======== Recorded information
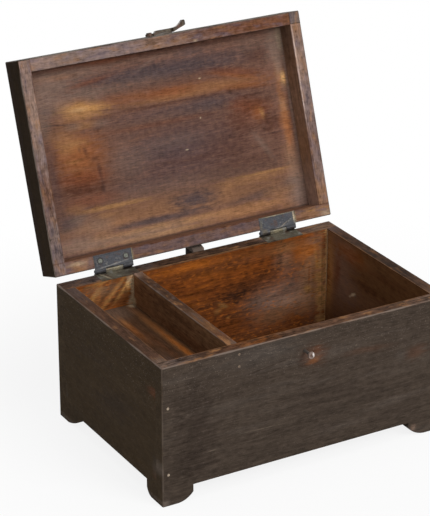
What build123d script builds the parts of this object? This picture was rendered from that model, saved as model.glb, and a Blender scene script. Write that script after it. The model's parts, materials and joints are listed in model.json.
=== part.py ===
from build123d import *
from math import cos, radians, sin, tan
import os

# A wooden spice box. Four boards stand on a bottom board with corner feet, a shallow till crosses the
# left end, and a tray lid of a panel and four rails turns on two butt hinges. A small cleat behind the
# back board stops the open lid, and a hook on the lid's front edge swings down over a stud to close it.
#
# Millimetres. The origin is the centre of the box's footprint, on the plane that the feet stand on.
# +X runs to the right seen from the front, +Y to the hinged back and +Z up. The lid stands open.

# ---------------------------------------------------------------- driving dimensions

# Carcase
box_w = 300.0           # outside, left to right
box_d = 203.0           # outside, front to back
wall_h = 114.5          # boards, above the bottom board
side_t = 12.0           # left and right side boards
front_t = 11.5          # front board
back_t = 15.5           # back board, thicker because it carries the hinges
bottom_t = 7.0
arris_r = 1.0           # rounding of the outer arrises of the carcase, the lid and the till's divider

# Feet: each profile is (length, height of its inner end's lower edge, length of the flat on the floor)
foot_h = 15.0
foot_sag = 2.0          # how far the curve of a profile bulges from its chord
foot_profiles = {
    "front_left": ((31.0, 8.0, 15.0), (29.5, 8.0, 21.0)),
    "front_right": ((39.0, 9.0, 21.0), (29.5, 8.0, 21.0)),
    "rear_left": ((31.0, 8.0, 15.0), (47.0, foot_h, 18.0)),
    "rear_right": ((31.0, 8.0, 15.0), (47.0, foot_h, 18.0)),
}

# Till
till_w = 60.5           # clear width inside, from the left side board to the divider
till_depth = 31.0       # from the rim to the till's floor
divider_t = 10.0
till_floor_t = 5.5
groove_d = 3.0          # housing of the till's floor in the boards
groove_play = 0.2       # room over the floor in its housing

# Lid
lid_side_over = 1.4     # beyond each side board
lid_front_over = 4.3    # beyond the front board
lid_back_in = 4.4       # short of the back board's face, with the lid shut
rail_w = 12.0
rail_h = 20.0
panel_t = 9.0
lid_gap = 1.2           # between the rim and the shut lid
open_angle = 109.0      # at which the lid rests on its stop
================
# Do this
The required output is the exact run of lines from the beginning of the listing above to the line that contains "groove_play = 0.2", inclusive of both.

# Exercise solution
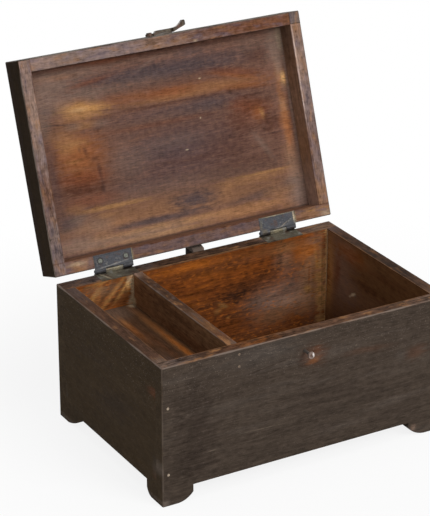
What build123d script builds the parts of this object? This picture was rendered from that model, saved as model.glb, and a Blender scene script. Write that script after it. The model's parts, materials and joints are listed in model.json.
=== part.py ===
from build123d import *
from math import cos, radians, sin, tan
import os

# A wooden spice box. Four boards stand on a bottom board with corner feet, a shallow till crosses the
# left end, and a tray lid of a panel and four rails turns on two butt hinges. A small cleat behind the
# back board stops the open lid, and a hook on the lid's front edge swings down over a stud to close it.
#
# Millimetres. The origin is the centre of the box's footprint, on the plane that the feet stand on.
# +X runs to the right seen from the front, +Y to the hinged back and +Z up. The lid stands open.

# ---------------------------------------------------------------- driving dimensions

# Carcase
box_w = 300.0           # outside, left to right
box_d = 203.0           # outside, front to back
wall_h = 114.5          # boards, above the bottom board
side_t = 12.0           # left and right side boards
front_t = 11.5          # front board
back_t = 15.5           # back board, thicker because it carries the hinges
bottom_t = 7.0
arris_r = 1.0           # rounding of the outer arrises of the carcase, the lid and the till's divider

# Feet: each profile is (length, height of its inner end's lower edge, length of the flat on the floor)
foot_h = 15.0
foot_sag = 2.0          # how far the curve of a profile bulges from its chord
foot_profiles = {
    "front_left": ((31.0, 8.0, 15.0), (29.5, 8.0, 21.0)),
    "front_right": ((39.0, 9.0, 21.0), (29.5, 8.0, 21.0)),
    "rear_left": ((31.0, 8.0, 15.0), (47.0, foot_h, 18.0)),
    "rear_right": ((31.0, 8.0, 15.0), (47.0, foot_h, 18.0)),
}

# Till
till_w = 60.5           # clear width inside, from the left side board to the divider
till_depth = 31.0       # from the rim to the till's floor
divider_t = 10.0
till_floor_t = 5.5
groove_d = 3.0          # housing of the till's floor in the boards
groove_play = 0.2       # room over the floor in its housing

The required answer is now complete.